# Battlefield 2 crashes on startup



## Jaeger Snake (Mar 9, 2009)

when ever i try to play battlefield 2 the screen goes black on startup and stay like that until i press a button then it crashes. except for when i press control alt delete the the task manager comes up and i can see that there is a error box but i cannot open it and read it. i am normally able to play battlefield 2 on full settings but it no longer works

can someone please help me !!!


----------



## McNinja (Jun 22, 2008)

post your specs

Ram
CPU
PSU
motherboard
Graphics card

have you tried dusting your computer lately with a can of compressed air. Dust can really make your computer mess up


----------



## Jaeger Snake (Mar 9, 2009)

um i have a nvidia 8400 gs
im not sure about the other stuff.
but ive run it perfectly before and my computer hasnt changed


----------



## McNinja (Jun 22, 2008)

have you cleaned your computer lately with a can of compressed air?


----------



## bilbus (Aug 29, 2006)

i had the same problem, it did not like being run as a limited user. . did not even like run-as.
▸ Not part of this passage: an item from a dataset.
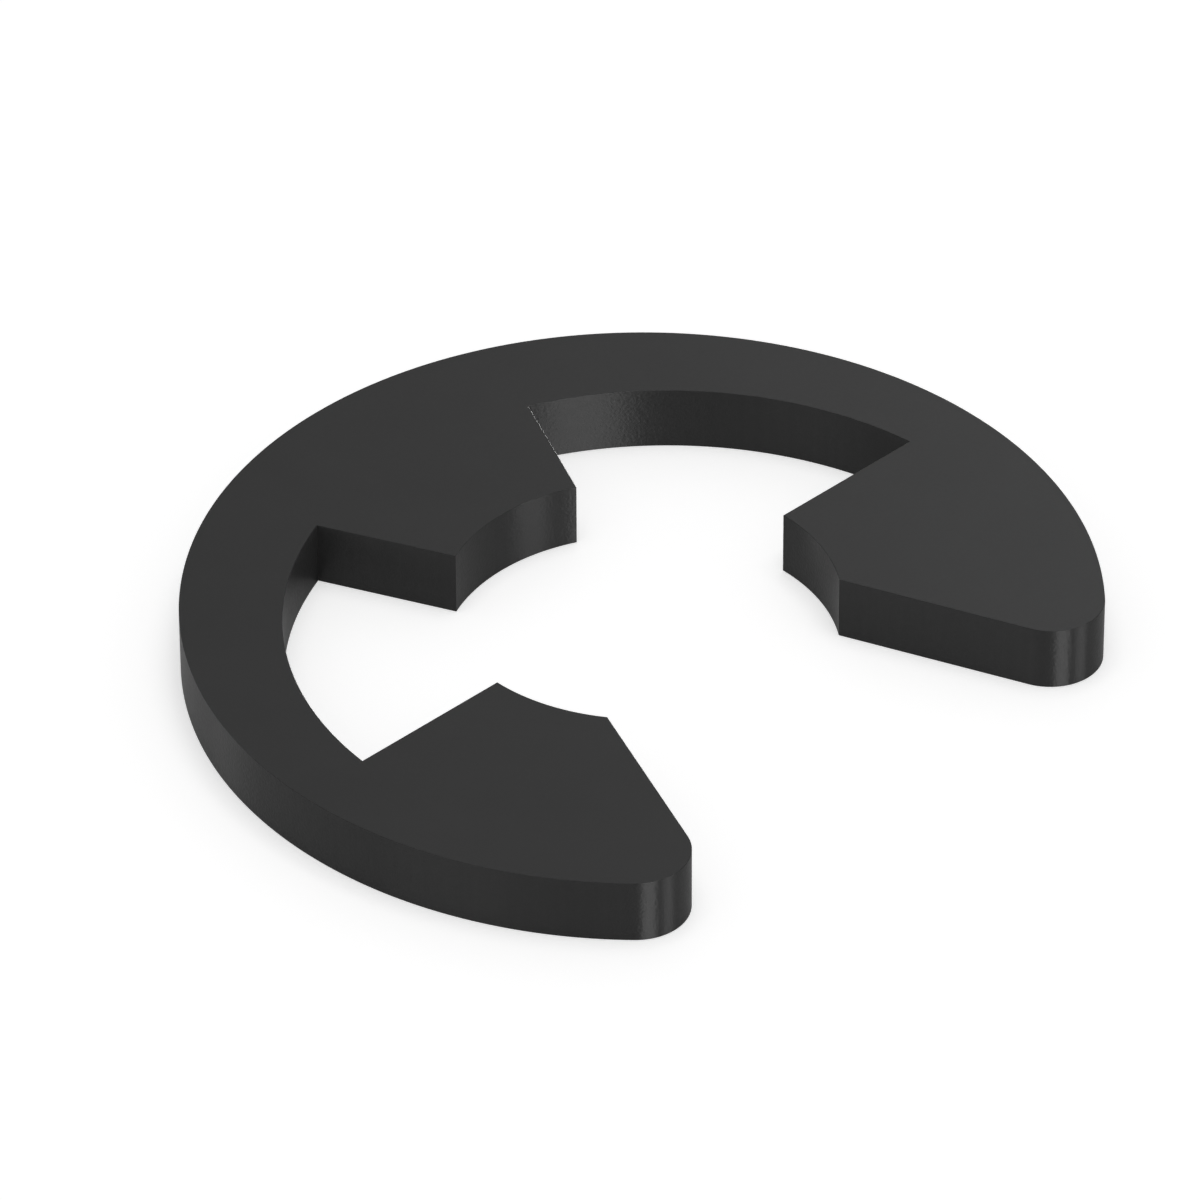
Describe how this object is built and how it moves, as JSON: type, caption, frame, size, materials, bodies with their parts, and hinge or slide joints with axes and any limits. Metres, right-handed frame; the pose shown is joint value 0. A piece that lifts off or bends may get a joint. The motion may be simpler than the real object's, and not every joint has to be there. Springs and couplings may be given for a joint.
{
  "type": "e clip",
  "caption": "Flat open retaining ring in the shape of an E: a middle prong and two lugs grip a groove in a shaft, and its faces hold a part in place along the shaft.",
  "frame": {"origin": "on the axis of the shaft that the clip grips, at the clip's lower face", "axes": "+Z along the shaft's axis, through the clip's thickness; the mouth opens towards -Y and the middle prong lies on +Y; the clip mirrors itself across the YZ plane"},
  "size_m": [0.0092, 0.008, 0.0007],
  "materials": {
    "blackened_steel": "matte"
  },
  "bodies": {
    "root": {"e_clip": "blackened_steel"}
  },
  "joints": []
}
I had to logout and log back in as an administrator.

Thanks EA, i wont buy your awful games again!


----------



## Jaeger Snake (Mar 9, 2009)

i am adiministrator though, so it wont help


----------



## Jaeger Snake (Mar 9, 2009)

and no i havent tried cleaning with can of compressed air, but if its dirty then would it not effect all my other games?


----------



## Tiber Septim (Feb 9, 2006)

Right Click you desktop and select Properties.
Go to Display tab and select Advanced.
Go to Troubleshoot tab and make sure Hardware Acceleration is set to full.
Press Ok to exit that.

Go Start -> Run. Type 'dxdiag' and click Ok.
Go to the Display tab and make sure the 3 DirectX features are enabled.


----------



## Jaeger Snake (Mar 9, 2009)

alright i found the problem. its a direct x problem.


im running on windows 2003 server.
i had direct x 9.0c, but then i downloaded this direct x 10 which was combatible with server 2003, but it actually didnt change much so now bf2 cant recognise that i actually do have direct x 9.

so now i need some way of tricking the game or i have to roll back to 8.1 then reinstall 9.0c somehow.


----------



## McNinja (Jun 22, 2008)

no you don't have Dx 10 that's only for vista you just updated Dx 9


----------



## bilbus (Aug 29, 2006)

using a $600 OS for a desktop .. hmmm


----------



## Tiber Septim (Feb 9, 2006)

Hmmm. Indeed.

Did you install anything like the Alky Project, or that Russian DX level changer program?
If so, I don't really know how to remove it. I also wouldn't recommend using it, it's far too unstable in my opinion. 
It is possible that it corrupted previous DX files. Do you have any system restore points you can go back to before you installed 'DX 10'?


----------



## Jaeger Snake (Mar 9, 2009)

um i have no idea.

i know its not actually dx10.but it says that my version is 10.0(4.10.0000.6000)

when i did the dxdiag command, i found that a file called d3d8thk.dll was an old version or corrupt.


----------



## Jaeger Snake (Mar 9, 2009)

all my other games have no problem with it.

if theres only one game that screws up it'll be bf2


----------